There are two primary methods for investing in the stock market: value investing and growth investing. Value investors want to buy a dollar in value for 50 cents today and a growth investor wants to but a future five dollar value for one dollar today. They are different ways of thinking but both can be profitable when executed correctly.
Growth stocks vs value stocks
Value investors look to buy stocks selling far below the company’s true intrinsic value of assets and future cash flow. Growth investors are looking to buy stocks in companies that growth their value by multiples in new markets, with new technology, or a new business model.
What is a growth stock?
A growth stock is an equity that is expected to grow at a much higher pace than the overall market returns. Growth stocks don’t pay dividends as they are still building their businesses and reinvest all their earnings (if they have any) back into expanding their capacity.
Growth companies are always looking for new cities if they are retail businesses, new markets if they are technology based, and new countries once they saturate their home country. A growth stock is a business that has created a winning business model and is looking to duplicate it as many times as possible to acquire new customers and grow in size. There #1 mandate is to grow in size and scale. This enables the stock to increase in value.
The key to growth investing is knowing if the future growth of a company is accurately priced into the stock or not.
What is a value stock?
A value stock are shares believed to be trading at a good price versus the fundamental value of the underlying company. Value stocks are out of favor in the market and tend to be thought of as having bad future prospects of declining earnings, sales, or an antiquated business model.
Value stocks can be identified by having very low p/e ratios, high dividend yield, and a low price versus asset value. Value investors look to buy value stocks that the market has oversold when they believe that the business is worth more than what the market has priced in.
Value stocks are ones that can increase multiples in price value if the company has a turn around or even just new management and a new narrative. The best value investments are in companies that look like they are going bankrupt but they aren’t and become turnaround stories. The stocks that are really headed to bankruptcy as the math doesn’t show them as viable businesses are not a value stock and should be avoided.
Value stocks also tend to have high short interest and can also see short squeezes on any good news even if it’s short term.

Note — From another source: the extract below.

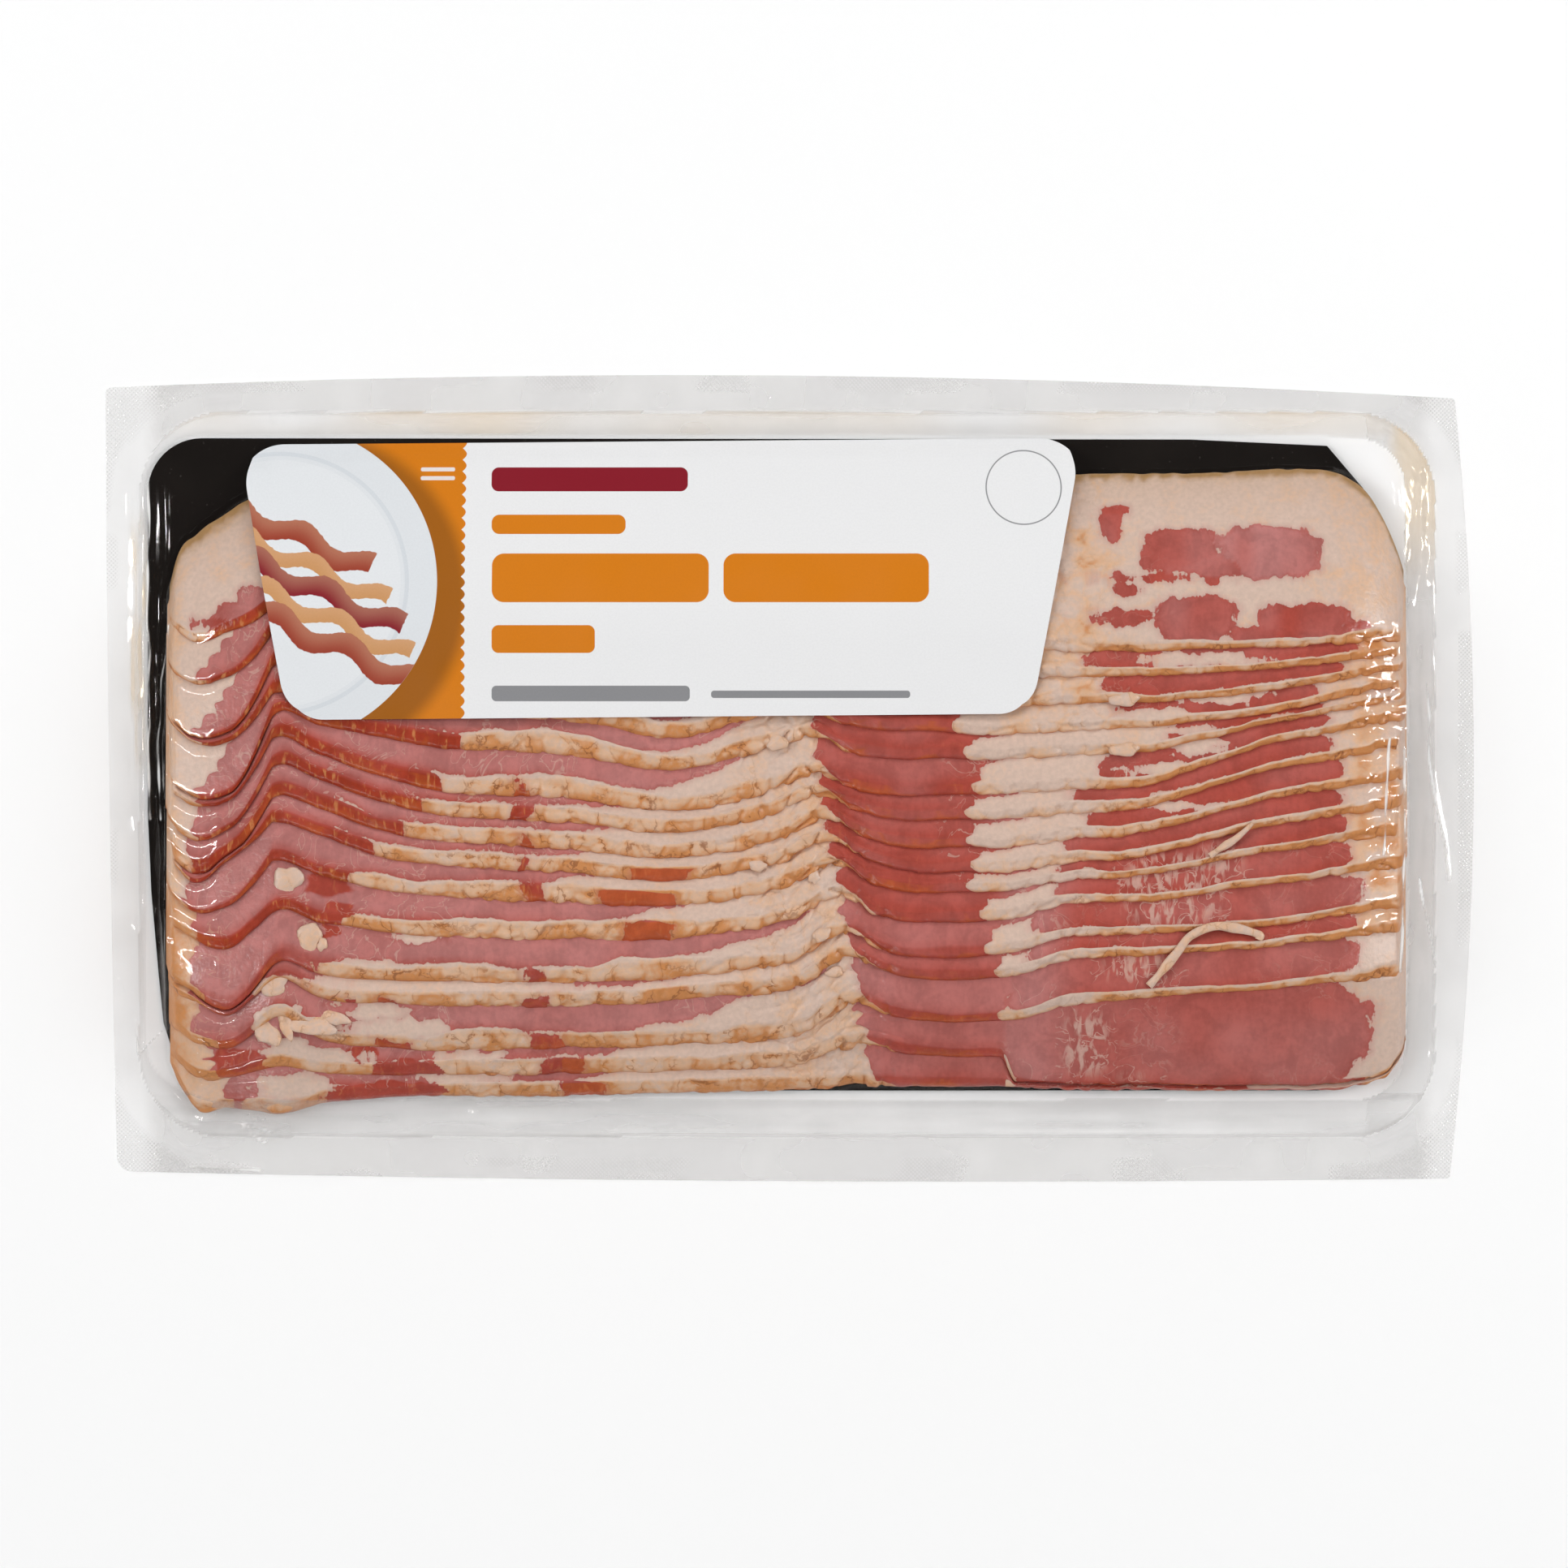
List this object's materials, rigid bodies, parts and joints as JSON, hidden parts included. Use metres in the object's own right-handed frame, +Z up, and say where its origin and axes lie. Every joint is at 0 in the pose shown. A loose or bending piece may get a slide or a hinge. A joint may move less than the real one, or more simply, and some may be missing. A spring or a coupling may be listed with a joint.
{
  "type": "sliced bacon pack",
  "caption": "Sealed clear vacuum pack of shingled raw bacon slices on a dark board, with a flat sealed rim and a paper label on its front.",
  "frame": {"origin": "centre of the sealed rim's outline, on the level back of the pack", "axes": "+X along the slices, from the smoked ends to the fat ends; +Y across them, from the slice laid first to the one laid last; +Z up, out of the shown front"},
  "size_m": [0.3034, 0.1788, 0.0184],
  "materials": {
    "sealed_pack": "clear film drawn tight over raw bacon",
    "front_label": "coated label paper, satin"
  },
  "bodies": {
    "root": {"sealed_pack": "sealed_pack", "front_label": "front_label"}
  },
  "joints": []
}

Value investors focus on the underlying business fundamental value versus the stock price metrics when selecting their stocks to purchase. They look for a great risk/reward ratio on entry where little downside risk on price is left.
What is the difference between a value stock and a growth stock?

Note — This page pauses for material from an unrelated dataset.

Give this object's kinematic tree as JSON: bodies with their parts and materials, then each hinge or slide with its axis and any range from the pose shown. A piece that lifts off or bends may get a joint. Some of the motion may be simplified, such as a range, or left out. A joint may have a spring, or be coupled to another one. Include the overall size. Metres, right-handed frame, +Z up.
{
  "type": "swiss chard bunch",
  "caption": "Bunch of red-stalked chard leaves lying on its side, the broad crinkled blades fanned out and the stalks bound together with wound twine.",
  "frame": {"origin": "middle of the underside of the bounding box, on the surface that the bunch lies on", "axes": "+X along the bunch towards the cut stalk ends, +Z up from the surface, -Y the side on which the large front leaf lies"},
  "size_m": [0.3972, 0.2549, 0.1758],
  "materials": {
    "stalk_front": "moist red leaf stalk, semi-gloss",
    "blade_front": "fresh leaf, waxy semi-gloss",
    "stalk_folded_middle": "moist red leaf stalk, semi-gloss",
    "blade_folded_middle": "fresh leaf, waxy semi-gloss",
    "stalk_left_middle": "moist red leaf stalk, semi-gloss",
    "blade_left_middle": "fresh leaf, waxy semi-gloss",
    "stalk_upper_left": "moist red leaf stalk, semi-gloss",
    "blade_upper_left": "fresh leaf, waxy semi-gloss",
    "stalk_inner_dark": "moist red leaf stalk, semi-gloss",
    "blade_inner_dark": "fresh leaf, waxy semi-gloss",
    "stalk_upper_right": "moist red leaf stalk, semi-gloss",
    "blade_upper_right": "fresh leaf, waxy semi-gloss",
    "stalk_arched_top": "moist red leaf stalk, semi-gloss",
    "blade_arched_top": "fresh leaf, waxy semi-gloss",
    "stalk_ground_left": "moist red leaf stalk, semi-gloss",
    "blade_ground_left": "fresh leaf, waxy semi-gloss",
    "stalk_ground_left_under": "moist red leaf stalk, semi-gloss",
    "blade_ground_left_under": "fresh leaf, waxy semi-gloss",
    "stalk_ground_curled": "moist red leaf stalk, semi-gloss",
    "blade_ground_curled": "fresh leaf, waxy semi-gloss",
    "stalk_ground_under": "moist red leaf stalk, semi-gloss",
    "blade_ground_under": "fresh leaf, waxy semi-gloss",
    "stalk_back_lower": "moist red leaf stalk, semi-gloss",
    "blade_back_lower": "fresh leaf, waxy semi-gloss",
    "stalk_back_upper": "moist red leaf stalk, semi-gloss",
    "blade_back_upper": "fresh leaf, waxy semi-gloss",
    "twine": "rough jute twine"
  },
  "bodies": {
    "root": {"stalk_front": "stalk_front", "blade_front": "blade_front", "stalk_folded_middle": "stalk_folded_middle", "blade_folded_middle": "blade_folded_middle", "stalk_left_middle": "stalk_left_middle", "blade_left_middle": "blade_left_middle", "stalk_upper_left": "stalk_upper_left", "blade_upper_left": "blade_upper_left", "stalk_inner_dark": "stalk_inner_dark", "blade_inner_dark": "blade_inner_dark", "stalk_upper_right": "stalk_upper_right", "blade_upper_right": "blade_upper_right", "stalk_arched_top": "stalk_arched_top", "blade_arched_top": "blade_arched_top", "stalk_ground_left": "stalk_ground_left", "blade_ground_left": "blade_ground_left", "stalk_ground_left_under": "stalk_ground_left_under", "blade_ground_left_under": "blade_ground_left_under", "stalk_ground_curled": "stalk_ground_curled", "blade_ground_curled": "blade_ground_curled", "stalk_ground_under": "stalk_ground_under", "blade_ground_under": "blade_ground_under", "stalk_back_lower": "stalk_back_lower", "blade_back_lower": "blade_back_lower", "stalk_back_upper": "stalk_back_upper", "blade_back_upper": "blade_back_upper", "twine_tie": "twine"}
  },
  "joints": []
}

Value stocks allow the investor to buy a business at a great price, growth stocks allow an investor to buy the future value of a business at a great price today.
Value stock investors primarily look at the value of the company’s current balance sheet, growth stock investors look at the value of future revenue, sales, and profits.
Value stocks primarily focus on a business’s past value versus the current price, growth stocks primarily focus on the business’s future value versus the current price.
Value investors focus on the stock price, growth focuses on the business’s future.
Value stocks are for buying low and selling higher, growth stocks are for buying high and selling higher.
Many value stock prices are near 52-week lows, many growth stock prices are near all-time highs.
Value stocks are usually for companies trying to fix the business’s problems, growth stocks are for companies trying to solve the world’s problems.
Quality value stocks many times pay investors high dividends, quality growth stocks pay investors in capital gains.
Value stocks are used as a flight to safety in bear markets, growth stocks are vehicles for speculation in bull markets.
Value stocks create great risk/reward ratios at entry, growth stocks create great rewards at the profitable exit.
The stocks that investors and traders decide to place on their watchlist or inside their portfolio need to fit their own beliefs about the market. Their entries and exits using these stocks need to be inside the context of a complete market methodology that has an edge.
Are value stocks riskier than growth stocks?
The risk in buying a value or growth stocks depends on the entry price and how far removed it is from intrinsic value.
Deep value stocks have the risk of potential bankruptcy and going to zero if they are not financial solvent with enough earnings to service debt or able to raise money through issuing bonds. The risk in a value stock lies within the price paid versus the true company value.
Growth stocks can become highly speculative with valuations far above any rational future value of the business or future earnings projections. When a growth stock with a high price to earnings (p/e) ratio disappoints on the companies quarterly earnings call the price can plunge 10%-20% or more in one day. Growth stocks can also go down 50% to 90% in price when the market realizes it will never growth to previous expectations. This usually happens in a bear market when speculation in growth stocks end. The risk in a growth stock lies within the price paid versus the true future potential growth in the business.
Value vs growth stocks performance chart
Below is a comparison between the Vanguard Value Index Fund ETF ticker VTV (portfolio A) and the Vanguard Growth Index Fund ETF ticker VUG (portfolio B) in the chart and data example from 2005 to 2022.
Value outperformed growth early in this time period, then both returns became similar for years. In the previous six years growth stocks outpaced value stocks by 100s of percent in returns before the recent correction.